At D-Central Technologies, we do not just talk about sustainable mining — we build the tools for it. From our Bitcoin Space Heaters that turn every watt into useful heat, to our ASIC repair services that keep hardware out of landfills, to our Bitaxe lineup that puts solo mining in the hands of individuals — we are proving every day that Bitcoin mining is not the problem. It is the solution.
Every hash counts. Every watt matters. And every home miner who plugs in a machine is casting a vote for a decentralized future.
FAQ
Does Bitcoin mining really waste energy?
No. Every unit of energy consumed by Bitcoin mining performs measurable work: securing a decentralized monetary network with over 800 EH/s of hashrate, settling transactions with mathematical finality, and issuing new bitcoin at a predetermined, disinflationary rate. The term “waste” implies the energy produces nothing of value, which is demonstrably false. Additionally, the vast majority of mining heat can be repurposed for space heating, water heating, and industrial processes.
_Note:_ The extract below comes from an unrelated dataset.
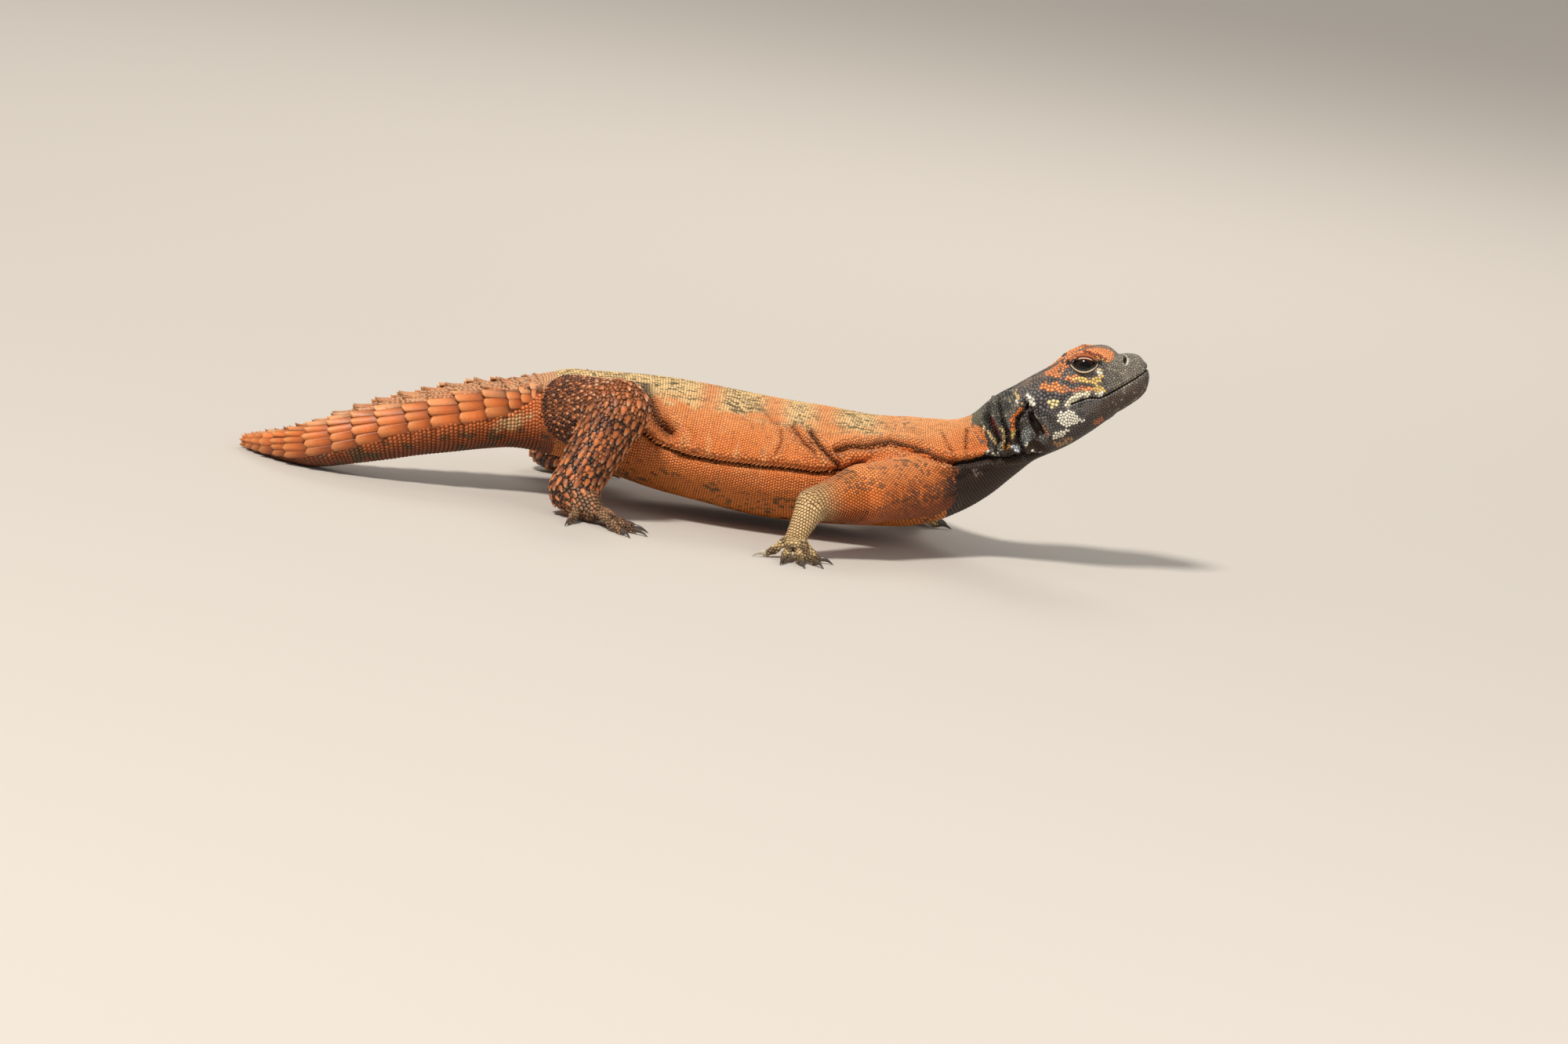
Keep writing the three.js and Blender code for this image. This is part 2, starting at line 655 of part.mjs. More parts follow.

How much energy does Bitcoin mining consume compared to other industries?
Bitcoin mining consumes an estimated 150-180 TWh per year — less than the global banking system (~260 TWh), gold mining (~240 TWh), and a fraction of global data center consumption (~1,000+ TWh). It represents less than 0.1% of global primary energy production. American household standby power consumption alone exceeds Bitcoin mining’s total energy use.
What percentage of Bitcoin mining uses renewable energy?
Independent estimates, including data from the Bitcoin Mining Council, indicate that 50-60% or more of Bitcoin mining globally is powered by sustainable energy sources — including hydroelectric, wind, solar, geothermal, and nuclear. This percentage is significantly higher than most other industries at comparable scale, and it continues to grow as miners seek the cheapest energy, which is increasingly renewable.
Can Bitcoin miners help stabilize the electrical grid?
Yes. Bitcoin miners are uniquely suited for demand response because they can ramp up or shut down within seconds without damaging equipment or product. During grid stress events (like Winter Storm Uri in Texas), miners voluntarily curtailed gigawatts of demand. Grid operators like ERCOT now incorporate large flexible loads like miners into their management strategies, making the grid more resilient.
How does Bitcoin mining help with methane emissions?
Oil extraction produces associated natural gas that is often vented or flared at remote well sites. Bitcoin mining provides an economic incentive to capture this gas, run it through generators, and convert methane (a greenhouse gas 80x more potent than CO2) into useful electricity. Without Bitcoin mining, much of this methane would simply be released into the atmosphere.
What about electronic waste from mining hardware?
The e-waste concern is overstated. Older ASIC miners do not become useless — they become less profitable at industrial rates. Home miners repurpose them as space heaters, extracting value from waste heat. Professional repair services like D-Central’s ASIC repair extend hardware life by years. Open-source miners like the Bitaxe consume just 15-25 watts, further reducing the hardware footprint per unit of hash contribution.
Is Bitcoin mining getting more energy efficient over time?
Dramatically so. Modern ASICs achieve over 20 J/TH (joules per terahash), compared to roughly 100 J/TH just a few generations ago — a 5x improvement. Bitcoin’s difficulty adjustment mechanism ensures that less efficient miners are continuously pushed off the network, guaranteeing that the overall fleet trends toward maximum efficiency. Combined with the growth of home mining and heat recovery, the industry’s energy story improves with every hardware generation.